South Korea stops anti-North leaflet launch amid tensions

SEOUL (AFP) - South Korean police on Saturday stopped a planned launch of anti-North Korean leaflets across the tense border, sparking an angry protest from activists, witnesses said.

A group of defectors from the North had said they would float 200,000 leaflets over the heavily militarised frontier by balloon on Saturday to protest Pyongyang's dire human rights record.

Police set up road blocks on access routes to the planned launch site at Imjingak, and stopped a pickup truck loaded with the leaflets, towing it to a nearby police station.

But the police allowed through roughly 50 people, including the defectors and other anti-North Korean activists from the United States, who gathered at Imjingak to protest.

"Let North Koreans know the truth," an activist said during a speech as others unfurled banners calling for an end to what they described as North Korea's "hereditary dictatorial regime".

Police had said Friday they would block the launch in order to prevent possible clashes between the activists and local residents. Police stopped a similar launch by the same group on April 13.

Local residents oppose such action because the North has threatened to shell sites used to launch leaflets, which carry messages such as calls for an uprising against the communist regime.

Pyongyang on Wednesday warned it would not stand idle if the launch went ahead, condemning the plan as an "intolerable provocative act" aimed at tarnishing its image and insulting its dignity.

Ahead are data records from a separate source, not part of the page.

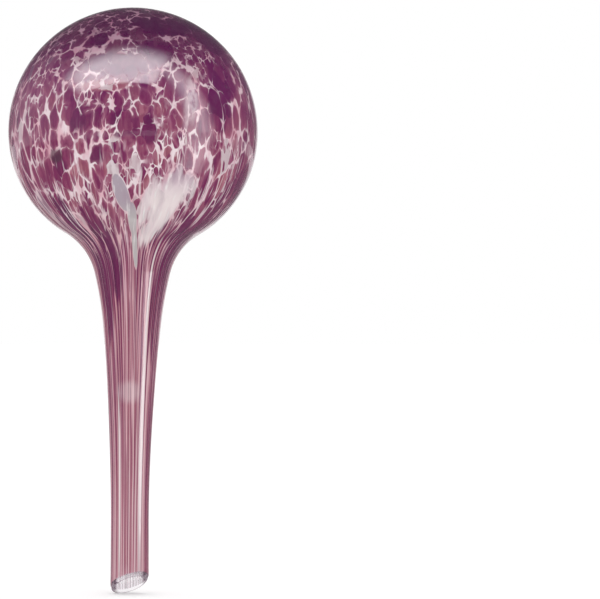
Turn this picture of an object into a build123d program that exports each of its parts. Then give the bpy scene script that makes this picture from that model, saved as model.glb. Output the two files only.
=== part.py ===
import os
from math import acos, cos, degrees, radians, sin, tan

from build123d import *

# A mouth-blown glass watering globe. Millimetres, +Z up. The stem runs along Z. The origin is on the
# stem's axis, level with the highest point of the slanted mouth, whose high side faces +X.

# Outside of the globe
bulb_diameter = 90.0
lower_bulb_share = 0.945  # curve of the bulb's fuller lower half, as a share of the radius above it
overall_height = 212.0  # crown to the lowest point of the mouth
neck_diameter = 27.3  # where the neck turns into the stem
neck_end_angle = 13.4  # degrees between the wall and upright there
neck_radius = 22.0  # hollow curve of the neck, seen from the side
stem_diameter = 13.8
stem_straight = 17.8  # straight end of the stem, above the mouth's high side
taper_break_share = 0.43  # slope at the middle of the stem's taper, as a share of the slope at its top
mouth_slant = 30.0  # degrees between the mouth and square to the stem

# Wall: clear glass, with a coat of melted colour chips as its outermost part
bulb_wall = 1.2
mouth_wall = 1.4
coat_thickness = 0.35

# Clear lip, between the end of the coat and the mouth
lip_at_high_side = 0.9
lip_at_low_side = 1.4
lip_round_share = 0.45  # rounding of the lip's two edges, as a share of the wall there

bulb_radius = bulb_diameter / 2
stem_radius = stem_diameter / 2
lip_radius = stem_radius - coat_thickness  # the coat stops short of the lip
lip_wall = mouth_wall - coat_thickness
mouth_drop = 2 * lip_radius * tan(radians(mouth_slant))
bulb_centre = Vector(0, overall_height - mouth_drop - bulb_radius)
lower_radius = bulb_radius * lower_bulb_share
lower_centre = bulb_centre + Vector(bulb_radius - lower_radius, 0)
neck_end_slope = radians(neck_end_angle)
break_slope = neck_end_slope * taper_break_share
neck_reach = lower_radius + neck_radius
neck_centre_across = neck_diameter / 2 + neck_radius * cos(neck_end_slope)
bulb_end_slope = acos((neck_centre_across - lower_centre.X) / neck_reach)
bulb_end_angle = degrees(bulb_end_slope)  # below the bulb's equator, where its wall turns into the neck
neck_centre = Vector(neck_centre_across, lower_centre.Y - neck_reach * sin(bulb_end_slope))


def bulb_lines(depth):
    """The bulb's two arcs, this deep inside the wall: from the crown to the equator, and on to the neck."""
    upper_arc = CenterArc(bulb_centre, bulb_radius - depth, 90, -90)
    lower_arc = CenterArc(lower_centre, lower_radius - depth, 0, -bulb_end_angle)
    return [upper_arc, lower_arc]


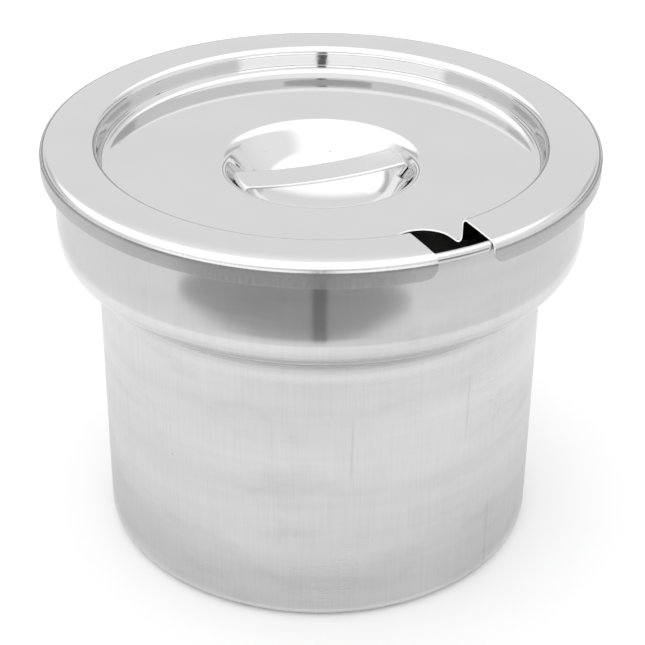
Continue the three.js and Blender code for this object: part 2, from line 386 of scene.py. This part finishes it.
def slotted_mesh(name, top_line, under_line, turns):
    """Round sheet with the slot left out: each ring runs from one side of the slot to the other."""
    mesh = bmesh.new()

    def ring(radius, height, closed=False):
        opening = 0.0 if closed else slot_opening(radius, height)
        if radius < on_axis:
            return [mesh.verts.new((0, 0, height))] * (turns + 1)
        made = []
        for i in range(turns + 1):
            if i == turns and opening == 0.0:
                made.append(made[0])
                continue
            angle = slot_turn + opening + (2 * math.pi - 2 * opening) * i / turns
            made.append(mesh.verts.new((radius * math.cos(angle), radius * math.sin(angle), height)))
        return made

    def skin(corners, cut=0):
        corners = [c for n, c in enumerate(corners) if c not in corners[:n]]
        if len(corners) > 2:
            mesh.faces.new(corners).material_index = cut

    tops = [ring(x, z) for x, z in top_line]
    unders = [ring(x, z, top[0] == top[turns]) for (x, z), top in zip(under_line, tops)]
    for rings in (tops, unders):
        for inner, outer in zip(rings, rings[1:]):
            for i in range(turns):
                skin([inner[i], inner[i + 1], outer[i + 1], outer[i]])
    for i in range(turns):
        skin([tops[-1][i], tops[-1][i + 1], unders[-1][i + 1], unders[-1][i]])
    for side in (0, turns):
        for (t0, t1), (u0, u1) in zip(zip(tops, tops[1:]), zip(unders, unders[1:])):
            if t1[0] != t1[turns]:
                skin([t0[side], t1[side], u1[side], u0[side]], 1)
    return finished(name, mesh)


def sharp_edges(piece, angle, width):
    """Takes the sharpness off the cut edges, and keeps the faces beside them flat."""
    bevel = piece.modifiers.new("edge", "BEVEL")
    bevel.limit_method = "ANGLE"
    bevel.angle_limit = math.radians(angle)
    bevel.width = width
    bevel.segments = 2
    bevel.harden_normals = True


lid_line = lid_top_face()
lid_under = shifted(lid_line, lid_sheet)
lid_under[0] = (0.0, lid_under[0][1])
lid_mesh = slotted_mesh("lid_skin", lid_line, lid_under, 320)
lid = new_piece("lid_skin", lid_mesh, "lid", "lid_pressing")
sharp_edges(lid, 50, 0.2 * MM)


def polished_steel():
    """Mirror-polished sheet: waves and wiping marks, a rippled recess and a brushed skirt."""
    r = Recipe("polished_steel")
    wall, _, reach = r.round_place(lid_radius)
    skirt = r.range(reach, lid_radius - 0.0011, lid_radius - 0.0007, 0.0, 1.0)
    ripples_in, ripples_out, fade = 104.0 * MM, 116.0 * MM, 3.0 * MM
    past_panel = r.range(reach, ripples_in, ripples_in + fade, 0.0, 1.0)
    before_ring = r.range(reach, ripples_out - fade, ripples_out, 1.0, 0.0)
    beside_wall = r.maths("MULTIPLY", past_panel, before_ring)
    in_dish = r.range(reach, 44.0 * MM, 48.0 * MM, 1.0, 0.0)
    clouds = r.noise(r.place, 18.0, 4.0, 0.6)
    wiped = r.noise(r.stretched(r.place, (40.0, 1500.0, 40.0), (0, 0, 0.5)), 1.0, 2.0)
    fine = r.noise(r.stretched(r.place, (1100.0, 30.0, 30.0), (0, 0, -0.35)), 1.0, 2.0)
    scratches = r.maths("ADD", r.range(wiped, 0.66, 0.74, 0.0, 1.0), r.range(fine, 0.68, 0.76, 0.0, 1.0))
    grain = r.noise(r.stretched(wall, (2600.0, 110.0, 1.0)), 1.0, 3.0, 0.6)
    marks = r.maths("MULTIPLY", r.specks(110.0, 0.0007, 0.3), in_dish)

    rough = r.range(clouds, 0.3, 0.7, 0.045, 0.085)
    rough = r.maths("ADD", rough, r.maths("MULTIPLY", scratches, 0.05))
    rough = r.between(rough, r.range(grain, 0.3, 0.7, 0.17, 0.27), skirt)
    r.feed(r.shader.inputs["Roughness"], rough)

    grey = r.range(clouds, 0.3, 0.7, 0.70, 0.72)
    grey = r.maths("SUBTRACT", grey, r.maths("MULTIPLY", scratches, 0.012))
    grey = r.maths("SUBTRACT", grey, r.maths("MULTIPLY", marks, 0.4))
    grey = r.maths("ADD", grey, r.maths("MULTIPLY", r.range(grain, 0.3, 0.7, -0.13, -0.03), skirt))
    r.feed(r.shader.inputs["Base Color"], grey)

    wavy = r.bump(r.noise(r.place, 24.0, 1.0), 0.00003)
    ripples = r.maths("MULTIPLY", r.noise(r.place, 75.0, 2.0), beside_wall)
    r.feed(r.shader.inputs["Normal"], r.bump(ripples, 0.0001, wavy))
    return r.material


def sheared_edge():
    """The cut edge of the sheet, slightly torn. Its lighter grey is a painted highlight, and its shading
    is tilted upwards.
    """
    r = Recipe("sheared_edge")
    torn = r.noise(r.stretched(r.place, (1400.0, 1400.0, 500.0)), 1.0, 2.0)
    r.feed(r.shader.inputs["Roughness"], r.range(torn, 0.3, 0.7, 0.42, 0.55))
    # painted highlight: the edge's grey is set well above the sheet's, so that the cut shows as a bright
    # line
    r.feed(r.shader.inputs["Base Color"], r.range(torn, 0.3, 0.7, 0.82, 0.92))
    rounded = r.node("ShaderNodeVectorMath", operation="ADD")
    r.feed(rounded.inputs[0], r.node("ShaderNodeNewGeometry").outputs["True Normal"])
    rounded.inputs[1].default_value = (0, 0, 1.1)
    level = r.node("ShaderNodeVectorMath", operation="NORMALIZE")
    r.feed(level.inputs[0], rounded.outputs[0])
    r.feed(r.shader.inputs["Normal"], r.bump(torn, 0.00002, level.outputs[0]))
    return r.material


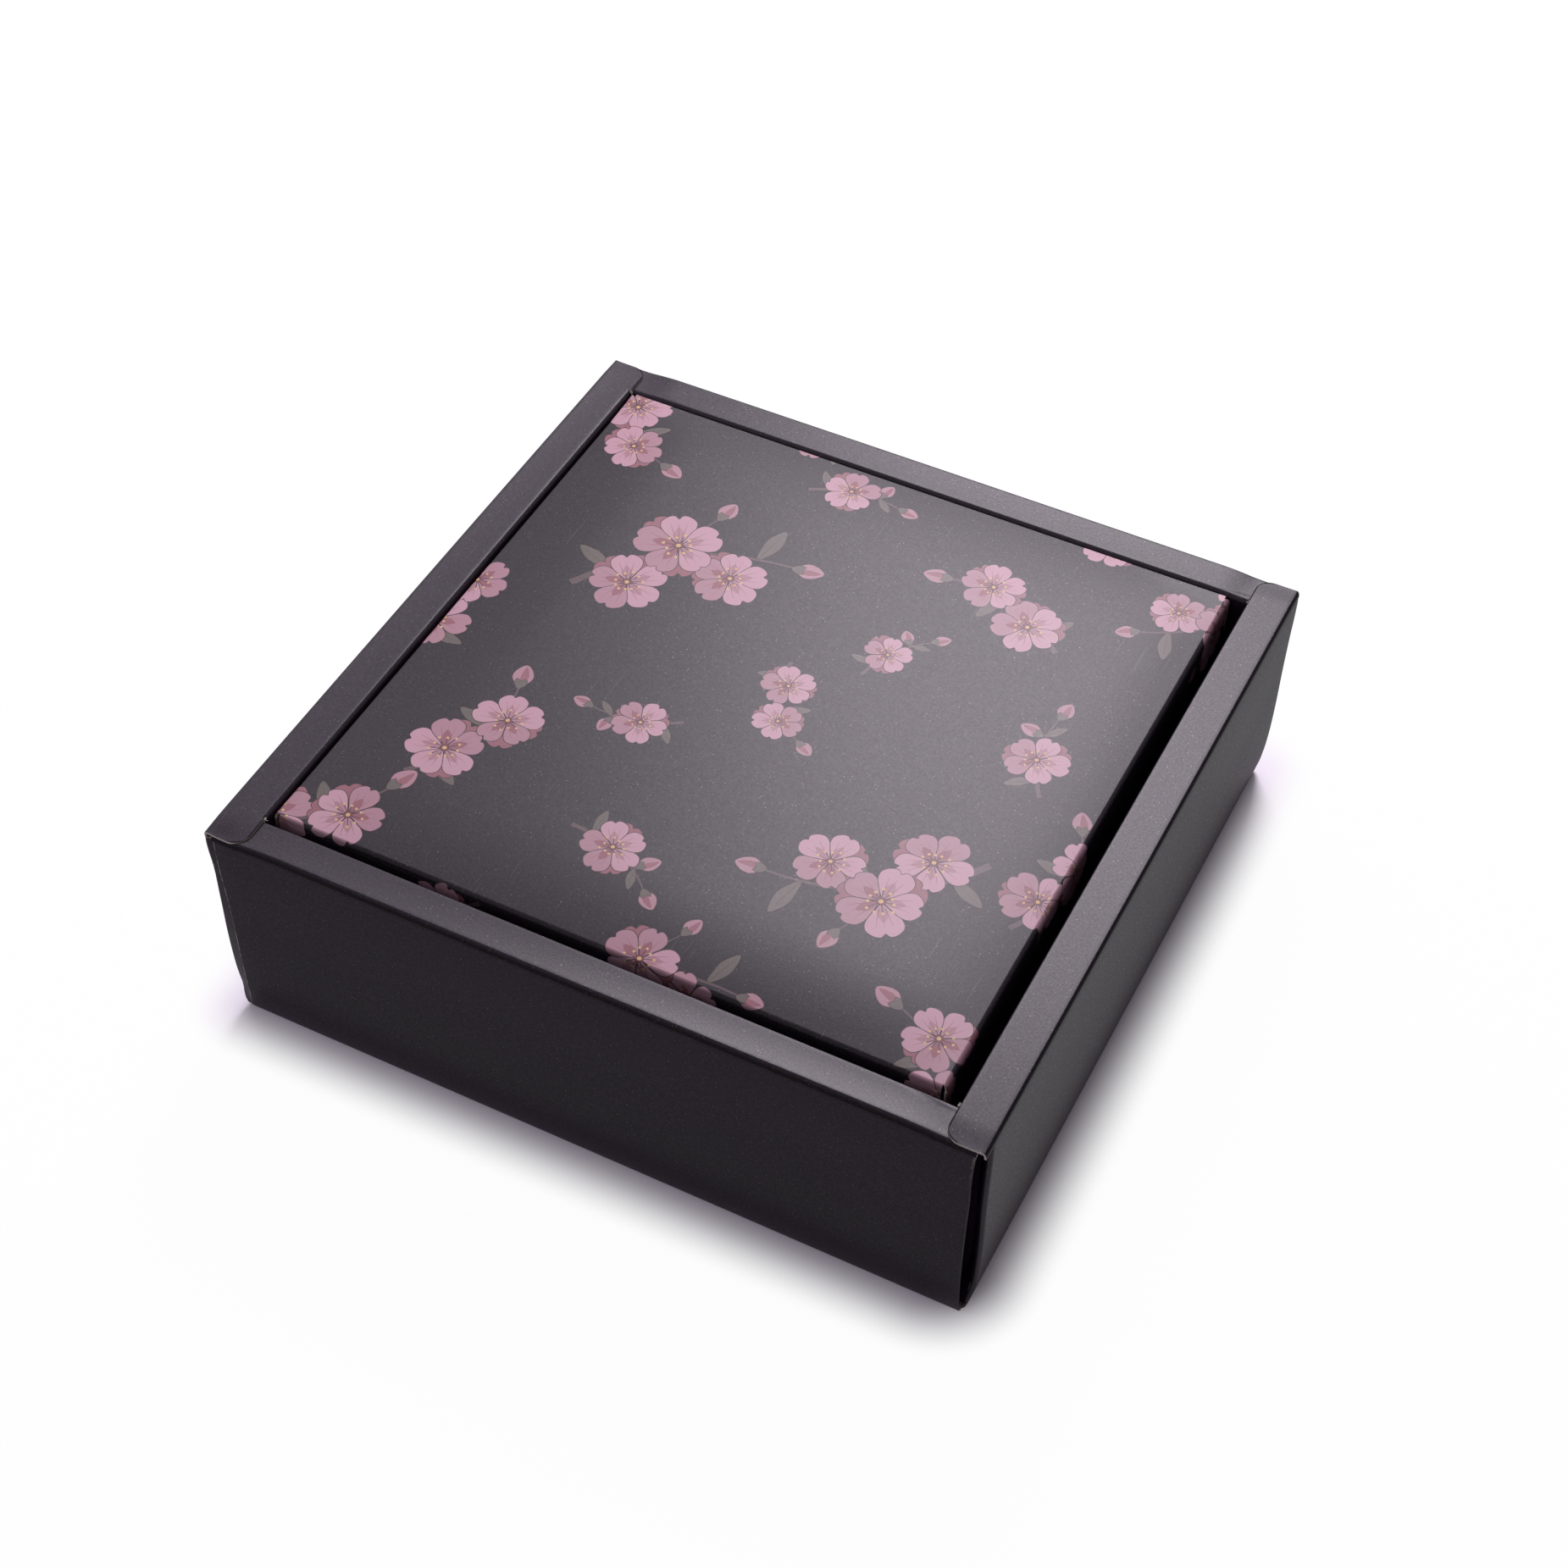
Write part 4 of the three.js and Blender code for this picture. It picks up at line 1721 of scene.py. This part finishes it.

The police action coincided with a fresh warning from Pyongyang on Saturday that the fate of a joint industrial zone in the North hinged on Seoul.

"It is totally up to the puppet regime's attitude whether Kaesong industrial zone is closed for good or not", the North's official Committee for Peaceful Reunification of Korea said on its Internet website, Uriminzokkiri.

Pyongyang has repeatedly blamed the South for the deadlock over the Kaesong factory park, once a rare symbol of cross-border cooperation.

South Korea on Friday withdrew its last remaining workers from the complex, which is at risk of permanent closure due to soaring military tensions.

It is the first time that Seoul has pulled out all its workers from the flagship project since it was opened in 2004.

Tension has been high since the North conducted its third nuclear test in February, and issued a series of apocalyptic threats of war against Seoul and Washington in recent weeks.